Which probably means that GPU pricing will continue to be high and therefore AI system prices will remain high.
The thing that has us concerned is that server and storage shipments were down 23.2 percent in the second quarter – we don’t know the number of machines that shipped because IDC didn’t provide them. This is after an 11.4 percent shipment decline in Q1 2023. Two quarters of consecutive decline is a recession in server and storage shipments.
Looking ahead to the end of this year, IDC is projecting that cloud infrastructure spending will grow by 10.6 percent to $101.4 billion; an earlier projection three months ago thought the growth would be 7.3 percent for the full year. The shared cloud portion is expected to grow by 13.5 percent to $72 billion, and the dedicated cloud portion will grow by 4.1 percent to $29.4 billion for all of 2023. Non-cloud server and storage spending will fall by 7.9 percent to $58.5 billion. We think all of that growth in the cloud will be driven by AI servers, which in turn is driven by the increasing allocations of GPUs from Nvidia and other AI engines from its competitors.
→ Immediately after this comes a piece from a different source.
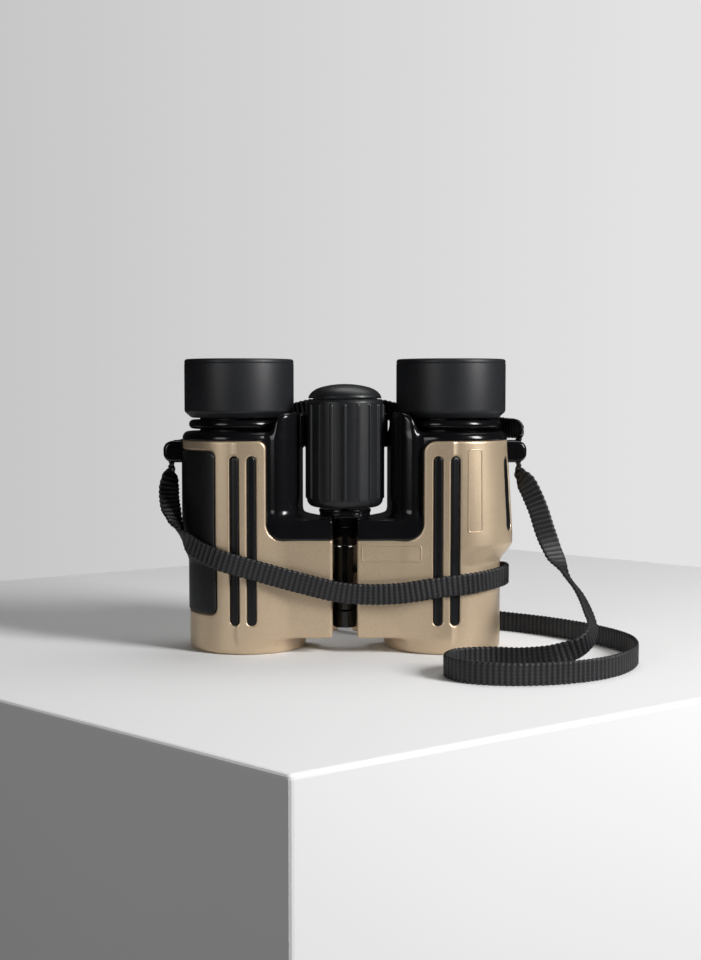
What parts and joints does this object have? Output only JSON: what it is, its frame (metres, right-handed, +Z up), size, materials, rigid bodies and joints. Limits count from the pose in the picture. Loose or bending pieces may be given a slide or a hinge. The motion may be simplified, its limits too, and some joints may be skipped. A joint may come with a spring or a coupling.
{
  "type": "binoculars",
  "caption": "Compact roof-prism binoculars with a folding centre hinge, ribbed focus knob, twist-up eyecups and a webbing neck strap.",
  "frame": {"origin": "on the surface the binoculars stand on, midway between the barrels and between front and back", "axes": "+Z up towards the eyecups, +X towards the right barrel as seen from the focus knob side, +Y towards the back, away from the knob"},
  "size_m": [0.145, 0.1111, 0.0898],
  "materials": {
    "shell": "champagne metallic paint, satin, fine grain",
    "frame": "black, smooth satin",
    "insert": "black, smooth",
    "ring": "black anodised, satin",
    "eyecup": "black, soft matt",
    "knob": "black, ribbed, satin",
    "inner_metal": "black anodised",
    "steel": "plain",
    "glass": "coated optical glass",
    "webbing": "black nylon webbing with cross ribs"
  },
  "bodies": {
    "left_half": {"left_shell": "shell", "left_frame": "frame", "left_inner_insert": "insert", "left_outer_insert": "insert", "left_side_grip": "insert", "left_strap_lug": "frame", "left_objective_cell": "inner_metal", "left_objective_crown": "glass", "left_objective_flint": "glass", "left_prism_shelf": "inner_metal", "left_half_penta_prism": "glass", "left_roof_prism": "glass", "left_eyepiece_tube": "inner_metal", "left_field_lens": "glass", "left_eye_lens": "glass", "left_neck_ring": "ring", "left_upper_knuckle": "frame", "hinge_end_cap": "frame", "knob_collar": "frame", "hinge_tube": "steel", "hinge_pin": "steel", "hinge_cover_strip": "frame", "rear_bridge": "frame", "neck_strap": "webbing", "back_strap": "webbing"},
    "right_half": {"right_shell": "shell", "right_frame": "frame", "right_inner_insert": "insert", "right_outer_insert": "insert", "right_side_insert": "insert", "right_strap_lug": "frame", "right_objective_cell": "inner_metal", "right_objective_crown": "glass", "right_objective_flint": "glass", "right_prism_shelf": "inner_metal", "right_half_penta_prism": "glass", "right_roof_prism": "glass", "right_upper_knuckle": "frame", "right_lower_knuckle": "frame"},
    "focus_knob": {"knob_grip": "knob", "knob_core": "inner_metal", "knob_cap": "knob", "focus_screw": "steel"},
    "focus_nut": {"focus_nut": "steel"},
    "left_focus_group": {"left_focus_carrier": "inner_metal", "left_focus_lens": "glass", "left_focus_arm": "steel"},
    "right_focus_group": {"right_focus_carrier": "inner_metal", "right_focus_lens": "glass", "right_focus_arm": "steel"},
    "diopter_ring": {"right_diopter_ring": "ring"},
    "right_eyepiece": {"right_eyepiece_tube": "inner_metal", "right_field_lens": "glass", "right_eye_lens": "glass"},
    "left_cup_carrier": {"left_eyecup_carrier": "inner_metal"},
    "left_eyecup": {"left_eyecup": "eyecup"},
    "right_cup_carrier": {"right_eyecup_carrier": "inner_metal"},
    "right_eyecup": {"right_eyecup": "eyecup"}
  },
  "joints": [
    {"name": "interpupillary_hinge", "type": "hinge", "parent": "left_half", "child": "right_half", "pos_m": [0, -0.0065, 0.02], "axis": [0, 0, 1], "range_deg": [-22, 45], "deforming": ["neck_strap", "back_strap"]},
    {"name": "focus_turn", "type": "hinge", "parent": "left_half", "child": "focus_knob", "pos_m": [0, -0.0065, 0.06], "axis": [0, 0, 1], "range_deg": [-270, 270]},
    {"name": "focus_nut_slide", "type": "slide", "parent": "left_half", "child": "focus_nut", "axis": [0, 0, 1], "range_m": [-0.0015, 0.0015]},
    {"name": "left_focus_slide", "type": "slide", "parent": "left_half", "child": "left_focus_group", "axis": [0, 0, 1], "range_m": [-0.0015, 0.0015]},
    {"name": "right_focus_slide", "type": "slide", "parent": "right_half", "child": "right_focus_group", "axis": [0, 0, 1], "range_m": [-0.0015, 0.0015]},
    {"name": "diopter_turn", "type": "hinge", "parent": "right_half", "child": "diopter_ring", "pos_m": [0.033, 0, 0.07], "axis": [0, 0, 1], "range_deg": [-40, 40]},
    {"name": "diopter_slide", "type": "slide", "parent": "right_half", "child": "right_eyepiece", "axis": [0, 0, 1], "range_m": [-0.0004, 0.0004]},
    {"name": "left_eyecup_lift", "type": "slide", "parent": "left_half", "child": "left_cup_carrier", "axis": [0, 0, 1], "range_m": [0, 0.006]},
    {"name": "left_eyecup_twist", "type": "hinge", "parent": "left_cup_carrier", "child": "left_eyecup", "pos_m": [-0.033, 0, 0.08], "axis": [0, 0, 1], "range_deg": [0, 120]},
    {"name": "right_eyecup_lift", "type": "slide", "parent": "right_eyepiece", "child": "right_cup_carrier", "axis": [0, 0, 1], "range_m": [0, 0.006]},
    {"name": "right_eyecup_twist", "type": "hinge", "parent": "right_cup_carrier", "child": "right_eyecup", "pos_m": [0.033, 0, 0.08], "axis": [0, 0, 1], "range_deg": [0, 120]}
  ],
  "couplings": [
    {"joint": "focus_nut_slide", "follows": "focus_turn", "m_per_rad": 0.000318},
    {"joint": "left_focus_slide", "follows": "focus_turn", "m_per_rad": 0.000318},
    {"joint": "right_focus_slide", "follows": "focus_turn", "m_per_rad": 0.000318},
    {"joint": "diopter_slide", "follows": "diopter_turn", "m_per_rad": 0.00057},
    {"joint": "left_eyecup_lift", "follows": "left_eyecup_twist", "m_per_rad": 0.00286},
    {"joint": "right_eyecup_lift", "follows": "right_eyecup_twist", "m_per_rad": 0.00286}
  ]
}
The longer term forecast is to cloud infrastructure spending to grow at a compound annual growth rate of 11.3 percent between 2022 and 2027 inclusive, ending up at $156.7 billion at the end of 2027 and accounting for 69.4 percent of total server and storage spending. Shared cloud will reach 109.7 billion in 2027, with an 11.6 percent CAGR, and dedicated cloud will hit $47 billion with a 10.7 percent CAGR. Non-cloud server and storage spending will rise, believe it or not, to $69.1 billion, representing a 1.7 percent CAGR between 2022 and 2027 according to IDC’s forecast.